What you have to do
The exercise asks you to copy every line below in which "piece" appears.

Data segment

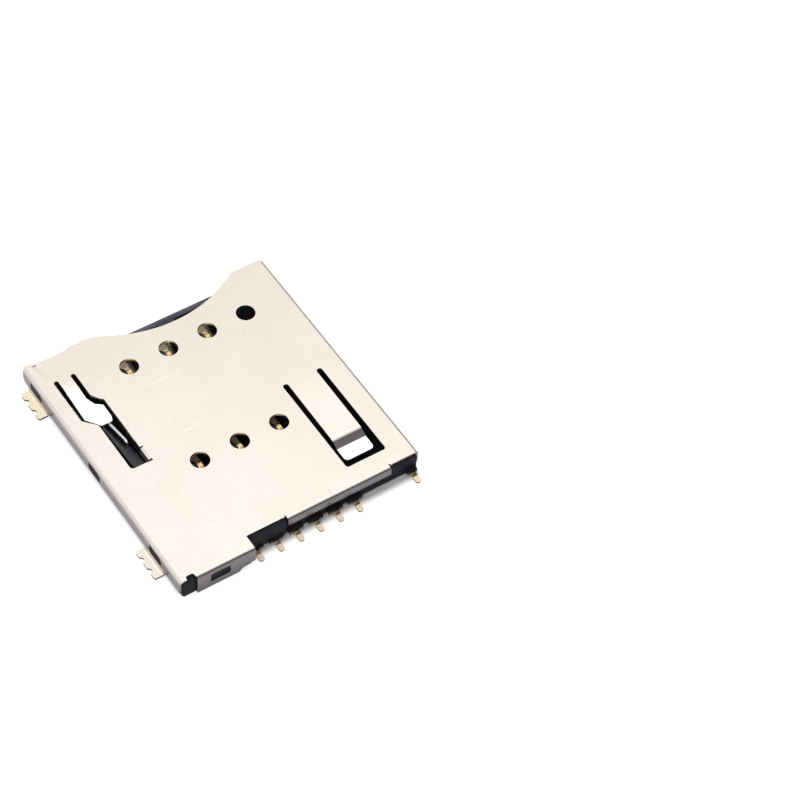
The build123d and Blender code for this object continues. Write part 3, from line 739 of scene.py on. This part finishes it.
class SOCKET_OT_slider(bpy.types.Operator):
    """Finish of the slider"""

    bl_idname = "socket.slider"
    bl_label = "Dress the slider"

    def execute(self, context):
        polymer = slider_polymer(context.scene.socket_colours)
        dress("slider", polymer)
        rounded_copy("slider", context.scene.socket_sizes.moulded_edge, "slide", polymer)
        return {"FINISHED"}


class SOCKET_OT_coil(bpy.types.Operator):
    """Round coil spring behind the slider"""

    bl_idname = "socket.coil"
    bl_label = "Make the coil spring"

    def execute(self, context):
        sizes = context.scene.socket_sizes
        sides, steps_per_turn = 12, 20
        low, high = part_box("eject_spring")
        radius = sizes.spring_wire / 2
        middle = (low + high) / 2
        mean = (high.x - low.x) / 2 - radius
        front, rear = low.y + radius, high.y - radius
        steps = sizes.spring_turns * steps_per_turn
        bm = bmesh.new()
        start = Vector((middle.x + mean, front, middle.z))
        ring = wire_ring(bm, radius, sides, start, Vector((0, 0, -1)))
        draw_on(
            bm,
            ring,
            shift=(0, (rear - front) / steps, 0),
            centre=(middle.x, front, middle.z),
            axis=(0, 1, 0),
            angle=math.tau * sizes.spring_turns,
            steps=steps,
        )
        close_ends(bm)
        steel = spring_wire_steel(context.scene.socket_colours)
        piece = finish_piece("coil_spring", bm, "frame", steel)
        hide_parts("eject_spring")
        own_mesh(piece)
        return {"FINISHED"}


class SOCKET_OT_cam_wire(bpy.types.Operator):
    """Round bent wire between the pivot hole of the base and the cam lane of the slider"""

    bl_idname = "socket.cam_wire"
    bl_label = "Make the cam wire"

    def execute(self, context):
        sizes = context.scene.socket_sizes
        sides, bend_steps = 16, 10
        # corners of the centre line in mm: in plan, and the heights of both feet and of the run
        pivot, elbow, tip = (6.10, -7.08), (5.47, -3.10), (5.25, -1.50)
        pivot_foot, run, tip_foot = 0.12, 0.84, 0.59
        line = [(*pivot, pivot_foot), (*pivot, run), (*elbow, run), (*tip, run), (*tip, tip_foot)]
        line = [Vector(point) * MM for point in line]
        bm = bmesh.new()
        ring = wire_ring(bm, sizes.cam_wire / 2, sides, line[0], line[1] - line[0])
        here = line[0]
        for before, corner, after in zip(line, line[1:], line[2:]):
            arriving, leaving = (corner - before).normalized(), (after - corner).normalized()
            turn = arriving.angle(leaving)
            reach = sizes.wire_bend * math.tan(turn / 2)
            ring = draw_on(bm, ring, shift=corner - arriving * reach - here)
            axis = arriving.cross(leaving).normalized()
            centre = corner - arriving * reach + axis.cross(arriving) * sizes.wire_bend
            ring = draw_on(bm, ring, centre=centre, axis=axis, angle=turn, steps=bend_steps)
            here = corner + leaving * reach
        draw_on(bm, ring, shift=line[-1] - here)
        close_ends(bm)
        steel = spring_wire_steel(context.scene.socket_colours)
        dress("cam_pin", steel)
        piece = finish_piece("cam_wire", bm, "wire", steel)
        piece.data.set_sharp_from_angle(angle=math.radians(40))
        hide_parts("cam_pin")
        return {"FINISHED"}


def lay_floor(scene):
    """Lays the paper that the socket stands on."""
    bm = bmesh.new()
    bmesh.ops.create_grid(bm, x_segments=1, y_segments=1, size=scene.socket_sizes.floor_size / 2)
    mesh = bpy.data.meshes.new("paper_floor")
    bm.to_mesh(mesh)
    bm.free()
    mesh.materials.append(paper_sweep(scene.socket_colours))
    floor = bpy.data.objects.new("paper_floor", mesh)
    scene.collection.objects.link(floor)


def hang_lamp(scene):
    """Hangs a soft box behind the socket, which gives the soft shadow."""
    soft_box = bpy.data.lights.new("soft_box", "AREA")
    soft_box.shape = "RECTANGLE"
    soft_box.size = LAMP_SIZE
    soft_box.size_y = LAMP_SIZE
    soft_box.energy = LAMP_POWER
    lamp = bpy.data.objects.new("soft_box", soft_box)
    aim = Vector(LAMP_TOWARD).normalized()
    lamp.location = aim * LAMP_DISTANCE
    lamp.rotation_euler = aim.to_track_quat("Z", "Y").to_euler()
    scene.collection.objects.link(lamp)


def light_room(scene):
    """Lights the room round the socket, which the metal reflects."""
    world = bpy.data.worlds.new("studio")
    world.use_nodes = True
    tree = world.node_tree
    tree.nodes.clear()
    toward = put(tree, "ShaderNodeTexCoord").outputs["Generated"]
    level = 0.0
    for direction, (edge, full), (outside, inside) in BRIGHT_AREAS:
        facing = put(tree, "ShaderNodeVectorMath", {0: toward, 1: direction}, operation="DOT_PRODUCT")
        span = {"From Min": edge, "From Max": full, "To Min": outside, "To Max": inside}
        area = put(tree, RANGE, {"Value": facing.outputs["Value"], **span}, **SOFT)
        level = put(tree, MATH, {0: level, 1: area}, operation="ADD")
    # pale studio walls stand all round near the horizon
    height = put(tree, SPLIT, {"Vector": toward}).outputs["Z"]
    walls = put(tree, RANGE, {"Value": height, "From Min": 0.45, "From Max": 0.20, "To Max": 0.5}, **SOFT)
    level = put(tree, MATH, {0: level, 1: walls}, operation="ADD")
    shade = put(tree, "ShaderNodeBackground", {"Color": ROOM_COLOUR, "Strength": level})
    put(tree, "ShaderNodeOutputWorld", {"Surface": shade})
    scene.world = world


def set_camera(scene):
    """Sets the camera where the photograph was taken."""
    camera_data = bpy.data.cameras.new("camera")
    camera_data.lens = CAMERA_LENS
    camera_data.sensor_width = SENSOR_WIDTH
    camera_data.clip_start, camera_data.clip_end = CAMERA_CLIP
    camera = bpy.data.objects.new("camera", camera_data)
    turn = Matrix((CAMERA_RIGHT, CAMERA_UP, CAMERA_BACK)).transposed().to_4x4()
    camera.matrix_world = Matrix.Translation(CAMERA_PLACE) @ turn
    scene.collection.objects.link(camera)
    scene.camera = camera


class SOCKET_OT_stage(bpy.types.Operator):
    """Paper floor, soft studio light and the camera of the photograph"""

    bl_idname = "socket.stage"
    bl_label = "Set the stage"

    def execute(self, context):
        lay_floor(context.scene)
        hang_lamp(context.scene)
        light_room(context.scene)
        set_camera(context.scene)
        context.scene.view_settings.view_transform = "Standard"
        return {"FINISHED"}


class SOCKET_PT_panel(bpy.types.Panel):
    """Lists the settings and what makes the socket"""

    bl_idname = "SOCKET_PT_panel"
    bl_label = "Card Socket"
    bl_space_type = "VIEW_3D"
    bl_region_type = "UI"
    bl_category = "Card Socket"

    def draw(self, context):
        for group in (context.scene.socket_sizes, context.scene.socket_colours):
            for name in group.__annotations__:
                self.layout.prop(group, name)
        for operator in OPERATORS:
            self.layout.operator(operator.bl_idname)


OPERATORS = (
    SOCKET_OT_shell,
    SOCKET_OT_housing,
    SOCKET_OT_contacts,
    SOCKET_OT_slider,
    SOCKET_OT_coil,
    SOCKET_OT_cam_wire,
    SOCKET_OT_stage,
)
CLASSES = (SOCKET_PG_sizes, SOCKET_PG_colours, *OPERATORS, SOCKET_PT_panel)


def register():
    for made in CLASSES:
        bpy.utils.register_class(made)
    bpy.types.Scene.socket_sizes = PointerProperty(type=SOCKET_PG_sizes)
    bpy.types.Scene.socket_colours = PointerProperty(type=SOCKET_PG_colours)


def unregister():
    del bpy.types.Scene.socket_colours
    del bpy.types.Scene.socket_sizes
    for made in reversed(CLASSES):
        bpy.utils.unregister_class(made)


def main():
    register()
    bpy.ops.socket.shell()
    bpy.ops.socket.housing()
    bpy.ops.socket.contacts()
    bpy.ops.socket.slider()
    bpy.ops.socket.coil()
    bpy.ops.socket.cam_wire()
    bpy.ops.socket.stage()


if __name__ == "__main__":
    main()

Result below
        piece = finish_piece("coil_spring", bm, "frame", steel)
        own_mesh(piece)
        piece = finish_piece("cam_wire", bm, "wire", steel)
        piece.data.set_sharp_from_angle(angle=math.radians(40))